Because readers’ existing L2 vocabulary knowledge plays a role in the learning of new words (e.g., Elgort, Perfetti, Rickles, & Stafura 2014), the participants’ vocabulary test scores were included in the analyses of their explicit and implicit word knowledge as secondary interest predictors. The participants’ vocabulary knowledge in English was measured using LexTALE (Lemhöfer & Broersma, 2012; www.lextale.com) and a vocabulary levels test (VLT) of controlled productive ability (Laufer & Nation, 1999). LexTALE is a Yes-No vocabulary test that includes real and nonce words. It was included in the modelling of response accuracy in the lexical decision (see section 2.3). Productive VLT is a cloze test; test-takers fill in missing words in high-constraining sentences. This test measures participants’ ability to retrieve a known word form from memory using strong contextual cues about its meaning (i.e., meaning-form mapping). Participants’ VLT scores on the 2000 word-frequency level were included in the analysis of the meaning generation task. The tests were administered at the end of the data collection procedure. The participants’ average productive VST score on the 2000 level was 75% (13.5 out of 18) and their average LexTALE score was 44%.

2.3. Analysis

Linear mixed-effects modelling was used in the data analysis (Bates & Sarkar, 2010; Bates, 2011). All analyses included participants and items as crossed random effects. Random slopes were fitted for fixed effects, as appropriate. A Generalized Linear Mixed Model was fitted to the response accuracy data from the meaning generation task (Jaeger, 2008). The RPT data analysis was conducted after excluding the filler trials and trials with nonword targets. Non-dichotomous variables that were not normally distributed were transformed to bring them closer to normal distribution; they were also centred using the scale function in R to avoid multicollinearity (Belsley, Kuh & Welsch, 1980). A minimally adequate statistical model was fitted to the data, using a stepwise variable selection and the likelihood ratio test for model comparisons (Baayen, Davidson & Bates, 2008). The resulting statistical models contained only variables that reached significance as predictors, improved the model fit or were involved in interactions; all other predictors were excluded from further analysis.1

In the analysis of the meaning generated task, response accuracy (correct/incorrect) was used as the dependent variable and inference correctness was entered as a primary predictor with three levels (correct, incorrect and no inference entered). The participants’ VLT(2k) score was used in the analysis as a secondary-interest predictor.
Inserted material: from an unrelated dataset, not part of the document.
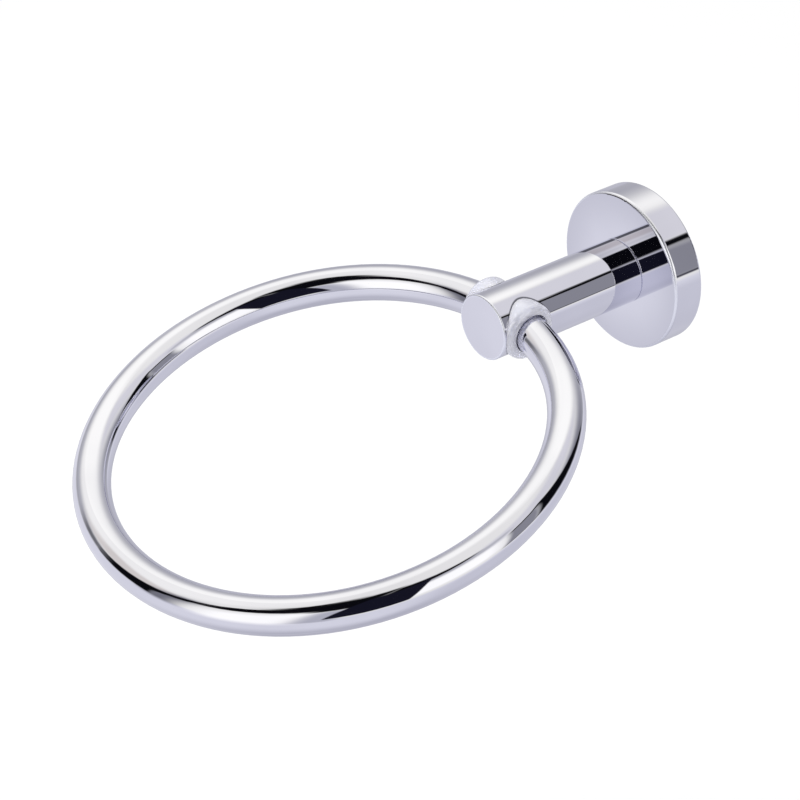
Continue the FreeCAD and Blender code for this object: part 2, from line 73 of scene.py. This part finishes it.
# What the polished metal mirrors, as the room's brightness by direction. The bearing is 0 along +X,
# 90 along -Y and -90 along +Y. Each panel has the bearings that it covers, its lowest and highest
# elevation at the first bearing, how much each of these rises over a degree of bearing, the half
# widths of its soft edges in bearing and in elevation, and its colour.
SKY = (1.06, 1.05, 0.97)
BLACK = (0.004, 0.004, 0.006)
PANELS = [
    ("overhead_left", (130, 190), (28, 68), (0, 0), (12, 9), (1.18, 1.17, 1.08)),
    ("overhead_left_far", (-190, -112), (33, 68), (0, 0), (12, 9), (1.30, 1.29, 1.18)),
    ("high_wall", (-104, -16), (38, 62), (0, 0), (9, 7), (0.86, 0.85, 0.86)),
    ("far_corner", (-164, -56), (-60, 31), (0, 0), (11, 20), (0.52, 0.52, 0.55)),
    ("far_shade", (-98, -58), (-4, 23), (0, 0), (20, 14), (0.24, 0.24, 0.27)),
    ("left_wall", (150, 195), (-8, 20), (0, 0), (10, 10), (0.55, 0.55, 0.57)),
    ("left_wall_far", (-195, -160), (-8, 21), (0, 0), (8, 10), (0.58, 0.58, 0.60)),
    ("table", (-200, 200), (-95, -4.5), (0, 0), (5, 3), (0.88, 0.88, 0.93)),
    ("table_far", (-122, -2), (-95, -10), (0, 0), (18, 6), (0.73, 0.73, 0.79)),
    ("table_left", (-166, -112), (-95, -2), (0, 0), (14, 6), (0.58, 0.58, 0.64)),
    ("table_below", (-200, 200), (-95, -62), (0, 0), (5, 26), (0.56, 0.56, 0.62)),
    ("warm_wall", (112, 156), (16, 38), (0, 0), (8, 5), (0.86, 0.81, 0.74)),
    ("side_wall", (106, 122), (-9, 42), (0, 0), (7, 8), (0.22, 0.22, 0.25)),
    ("back_panel", (-90, -47), (-1, 3), (0, 0.92), (3, 3), BLACK),
    ("back_panel_side", (-47, -29), (0, 35), (0, 0), (3, 2.5), (0.31, 0.31, 0.34)),
    ("back_panel_foot", (-60, -29), (-1.5, 1.0), (0, 0), (3, 1), (0.08, 0.08, 0.10)),
    ("back_panel_edge", (-52, -30), (34, 38.5), (0, 0), (3, 1), BLACK),
    ("above_panel", (-62, -20), (40.5, 56), (0, 0), (8, 1.5), (0.86, 0.85, 0.86)),
    ("above_window", (-34, 22), (45, 52), (0, 0.3), (5, 4), (0.62, 0.62, 0.64)),
    ("right_window", (-24, 26), (5, 39), (0, 0.12), (8, 7), (1.38, 1.37, 1.28)),
    ("between_windows", (42, 62), (-11, 37), (0, 0), (5, 4), (0.56, 0.56, 0.61)),
    ("front_window", (61, 97), (-14, 43.5), (0, -0.5), (9, 12), (1.38, 1.37, 1.28)),
    ("ceiling_dark", (-15, 42), (56, 61), (-0.1, 0.2), (7, 3), BLACK),
    ("ceiling_dark_corner", (42, 66), (39, 74), (0, 0), (5, 3), BLACK),
    ("ceiling_dark_front", (42, 92), (46, 74), (-0.1, 0), (6, 4), BLACK),
    ("ceiling_dark_left", (86, 110), (58, 74), (0, 0), (7, 5), BLACK),
    ("beam", (81, 109), (44.5, 73), (-0.5, -0.8), (2, 1.5), BLACK),
    ("beam_bend", (108.5, 115), (28.5, 51.5), (-1.3, -2.2), (1, 1.5), BLACK),
    ("beam_end", (114.5, 121), (19, 39), (-1.5, -2.1), (1, 1.5), BLACK),
    ("dark_card", (13.5, 48), (-0.5, 60), (0, 0), (0.8, 2), (0.01, 0.01, 0.02)),
    ("doorway", (117, 145), (-5, 31), (0, -0.74), (1.5, 3), BLACK),
    ("doorway_shade", (141, 158), (-4, 12), (0, 0), (6, 5), (0.20, 0.20, 0.21)),
    ("left_line", (160, 190), (0.5, 5), (0, 0), (8, 3), (0.46, 0.46, 0.48)),
    ("left_line_far", (-190, -168), (3, 9), (0, 0), (6, 3), (0.46, 0.46, 0.48)),
]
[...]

In the analysis of the primed lexical decisions, the following questions were examined: (1) whether mixed-modality repetition priming was observed for the newly learned items (but not for the nonwords) and whether inference correctness affected this priming; and (2) whether incorrect inferences negatively affect the accuracy and latency of lexical decisions on the critical items used as targets (across repeated and unrelated trials). The accuracy of responses and response times (RT) were the dependent variables in the corresponding analyses of the RPT data. In both analyses, inference correctness was used as a primary-interest predictor; vocabulary knowledge (the LexTALE score) was used as a secondary-interest predictor in the response accuracy analysis. In addition to being an index of participants’ vocabulary knowledge, LexTALE score acts as a covariate, accounting for the individual variability in their approaches to making word-nonword decisions. The RT analysis also included number of letters (item length), RT on the preceding trial and response accuracy, as additional variables.2

3. Results

On the first attempt to infer meanings of the critical items during the learning phase, 61.5% of inferences were correct, 29.2% were incorrect and, for 9.3%, no inference was entered. On the second attempt, 63.4% were correct, 28.6% were incorrect and, for 8%, no inference was entered.

3.1. The meaning generation task

On average, the participants were able to correctly retrieve meanings of about 15% of the critical items in the meaning generation task. There was no statistically significant effect of inference correctness on the first attempt on the accuracy of meaning retrieval. However, there was a reliable effect of inference correctness on the second attempt (Table 1), such that when the meaning of the critical word was inferred incorrectly or no attempt was entered, the resulting knowledge was inferior to that when the meaning was inferred correctly (z = –2.74, p = 0.006 and z = –1.96, p = 0.051, respectively). The meaning generation scores were, on average, about 7% less accurate if the inference entered was incorrect and about 10% less accurate if an inference was not entered (Figure 1A). There was also a reliable effect of existing vocabulary knowledge, such that the participants with higher VLT scores were more accurate in generating the meaning of the critical words (z = 3.62, p = 0.0003).

Table 1

Analysis of responses in the meaning generation task (fixed effects).

Coef.β SE(β) z p

(Intercept) –1.80 0.22 –8.09 6.0e–16
Inference2Att=Incorrect –0.79 0.29 –2.74 .006
Inference2Att=No –0.91 0.46 –1.96 .051
Vocabulary* 3.73 1.03 3.61 3.0e–04
Inf2Att=Incorrect:Vocabulary 3.45 1.60 2.16 .031
Inf2Att=No:Vocabulary –0.15 2.58 –0.06 .954

Intercept levels: Inference on 2nd attempt=Correct.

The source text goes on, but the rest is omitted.